We consider the wave equation, $\square_g\psi=0$, in fixed flat Friedmann-Lemaitre-Robertson-Walker and Kasner spacetimes with topology $\mathbb{R}_+\times\mathbb{T}^3$. We obtain generic blow up results for solutions to the wave equation towards the Big Bang singularity in both backgrounds. In particular, we characterize open sets of initial data prescribed at a spacelike hypersurface close to the singularity, which give rise to solutions that blow up in an open set of the Big Bang hypersurface $\{t=0\}$. The initial data sets are characterized by the condition that the Neumann data should dominate, in an appropriate $L^2$-sense, up to two spatial derivatives of the Dirichlet data. For these initial configurations, the $L^2(\mathbb{T}^3)$ norms of the solutions blow up towards the Big Bang hypersurfaces of FLRW and Kasner with inverse polynomial and logarithmic rates respectively. Our method is based on deriving suitably weighted energy estimates in physical space. No symmetries of solutions are assumed.

### 16/01/2019, Wednesday

#### 15:00, Room P3.10, Mathematics Building, Algebra

I will explain how three integration techniques for producing cohomology classes — Chen integrals for loop spaces, Bott-Taubes integrals for knots and links, and Kontsevich integrals for configuration spaces — come together in the computation of the cohomology of spaces of braids. The relationship between various integrals is encoded by certain graph complexes. I will also talk about the generalizations to other spaces of maps into configuration spaces (of which braids are an example). This will lead to connections to spaces of link maps and, from there, to other topics such as rope length, manifold calculus of functors, and a conjecture of Koschorke, all of which I will touch upon briefly. This is joint work with Rafal Komendarczyk and Robin Koytcheff.

### 10/01/2019, Thursday

#### 15:00, Room P4.35, Mathematics Building, Topological Quantum Field Theory

I will first recall Lusztig's asymptotic Hecke algebra and its categorification, a fusion category obtained from the perverse homology of Soergel bimodules. For example, for finite dihedral Coxeter type this fusion category is a 2-colored version of the semisimplified quotient of the module category of quantum $\operatorname{sl}(2)$ at a root of unity, which Reshetikhin-Turaev and Turaev-Viro used for the construction of 3-dimensional Topological Quantum Field Theories.
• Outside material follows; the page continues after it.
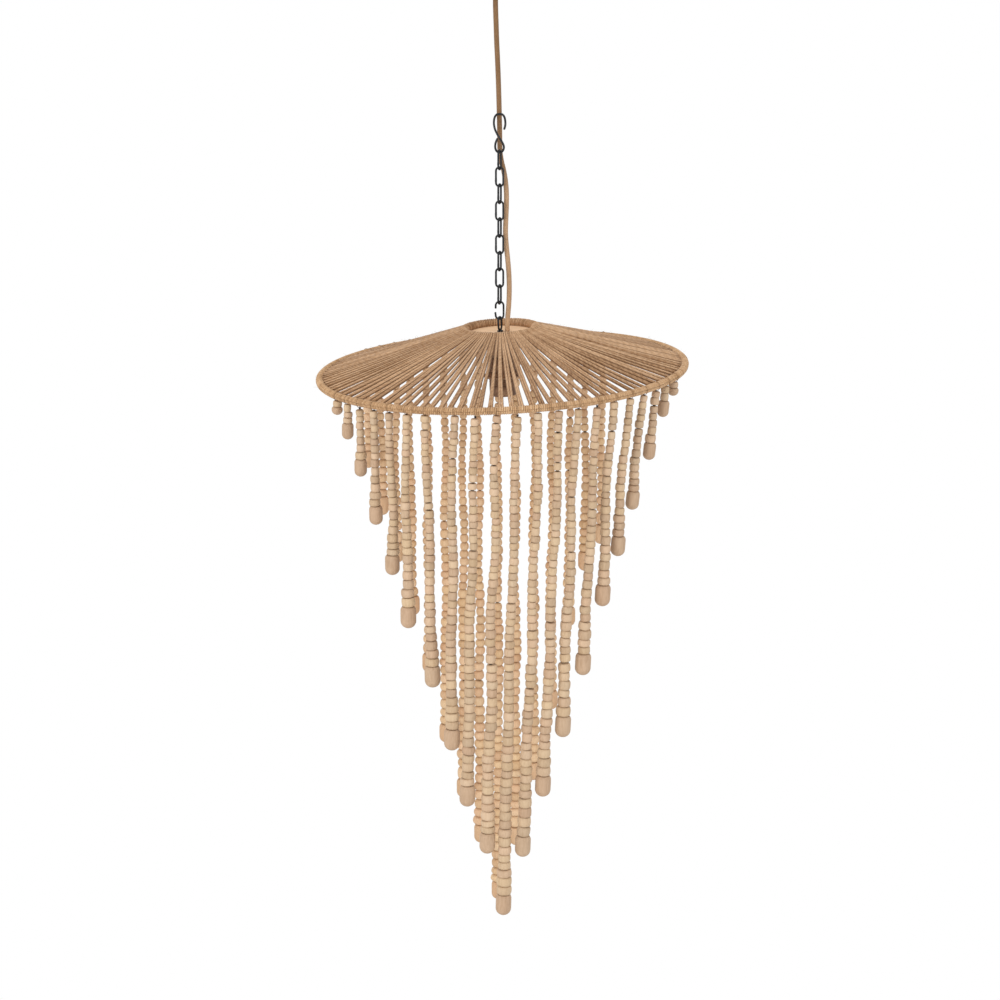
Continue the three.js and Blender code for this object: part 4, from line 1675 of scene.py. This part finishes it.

In the second part of my talk, I will recall the basics of 2-representation theory and indicate how the fusion categories above can conjecturally be used to study the 2-representation theory of Soergel bimodules of finite Coxeter type.

This is joint work with Mazorchuk, Miemietz, Tubbenhauer and Zhang.

### 07/01/2019, Monday

#### 14:00, Room P3.10, Mathematics Building, Geometria em Lisboa

Hugues Auvray, Université Paris-Sud.
Complete extremal metrics and stability of pairs on Hirzebruch surfaces.

In this talk I will discuss the existence of complete extremal metrics on the complement of simple normal crossings divisors in compact Kähler manifolds, and stability of pairs, in the toric case.

Using constructions of Legendre and Apostolov-Calderbank-Gauduchon, we completely characterize when this holds for Hirzebruch surfaces. In particular, our results show that relative stability of a pair and the existence of extremal Poincaré type/cusp metrics do not coincide. However, stability is equivalent to the existence of a complete extremal metric on the complement of the divisor in our examples. It is the Poincaré type condition on the asymptotics of the extremal metric that fails in general.

This is joint work with Vestislav Apostolov and Lars Sektnan.